Westerkamp, Dirk
Senior Fellow: April–September 2017
Research Project: Scepticism and Schematism: The Logotectonic Progress of Transcendental Scepticism from Moses Mendelssohn to Salomon Maimon
The period between Kant’s sceptical refutation of Moses Mendelssohn’s reification of metaphysics and Salomon Maimon’s scepticist meta-critique of Kant’s critical transcendentalism seems to be one of the most fruitful periods of scepticism, albeit not fully illuminated in its inner logic of argumentation. Dirk Westerkamp’s research project seeks to examine the debates and arguments of transcendentalism’s encounter with scepticism in the early 1790s. Emphasis is thus given to the logotectonic (that is: rational) structure of philosophical and sceptical reasoning during the period between Mendelssohn’s Morgenstunden and Maimon’s Neue Logik (1785–1794/5).
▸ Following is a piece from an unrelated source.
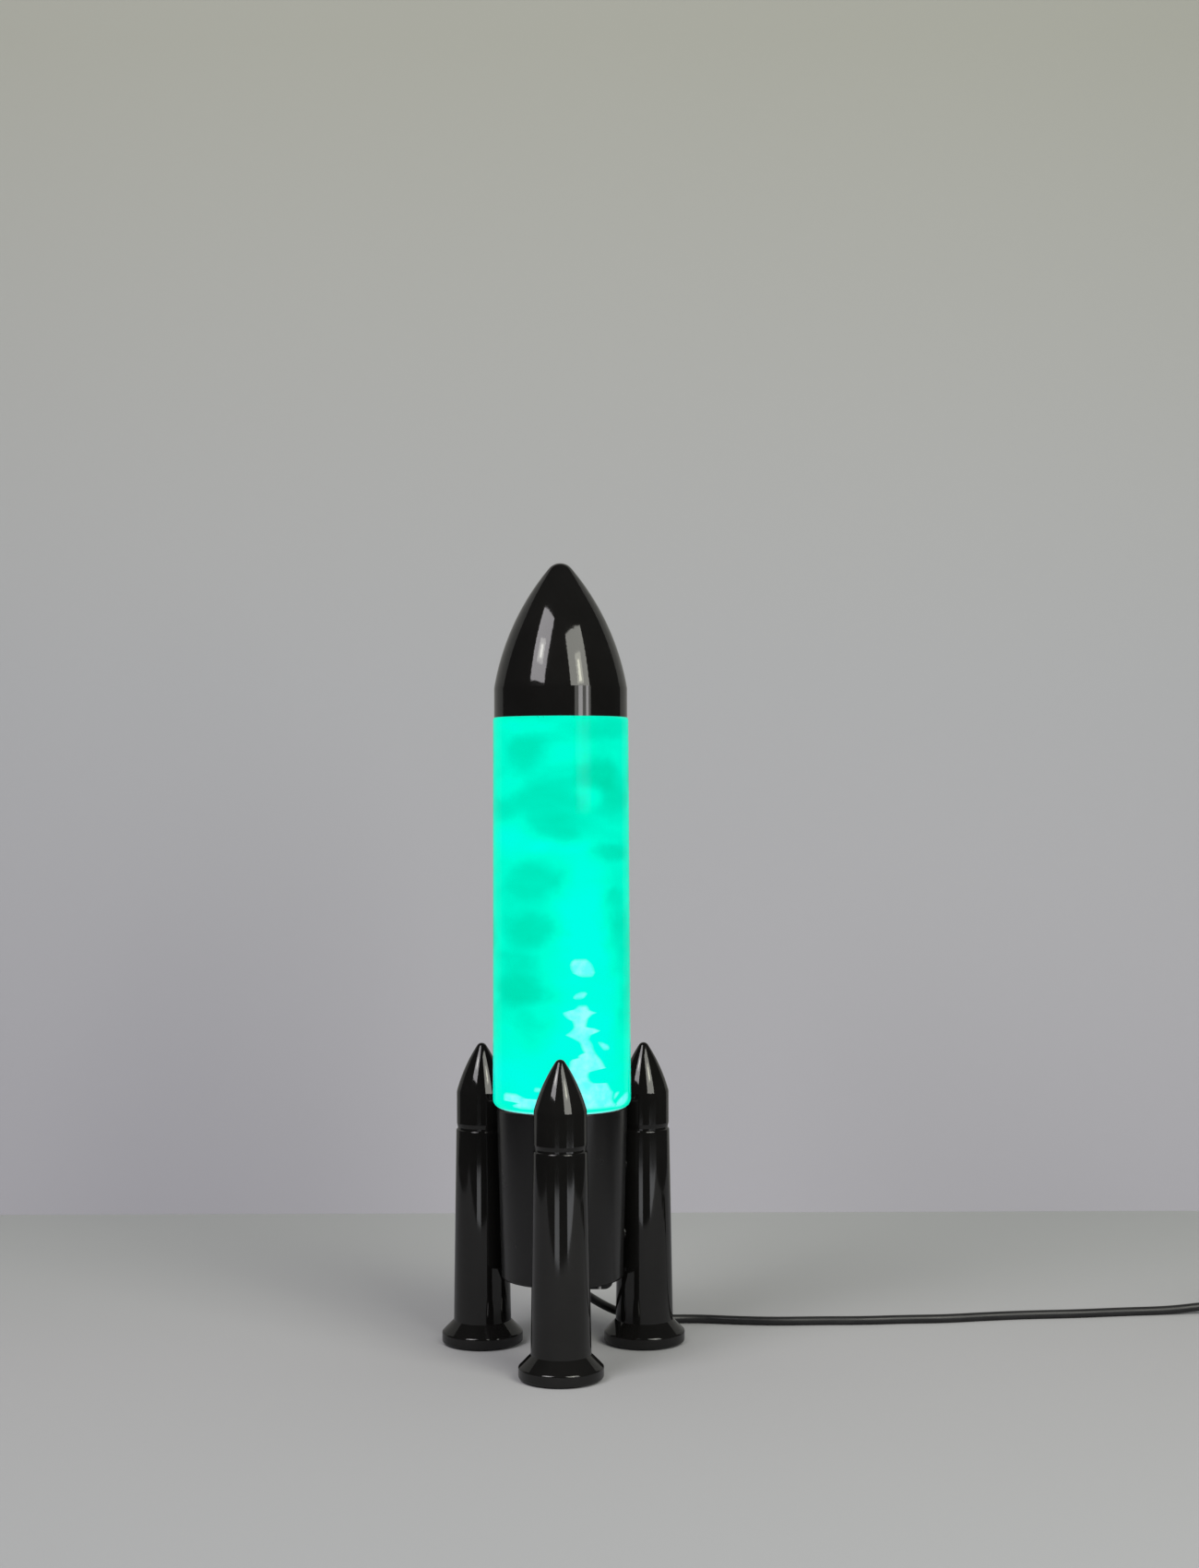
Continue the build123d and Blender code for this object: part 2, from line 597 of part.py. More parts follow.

The project will thus focus on the relationship between rationality, symbolic language, and schematism in Mendelssohn, Kant, Jacobi, Reinhold, and Maimon. The project shall result in a text of some 150 pages, which will form the core chapters of a book on the topic.
Dirk Westerkamp is professor of theoretical philosophy at the University of Kiel. He has been a research fellow at the Hebrew University of Jerusalem, at Harvard University, and at the Swedish Collegium for Advanced Study in the Social Sciences.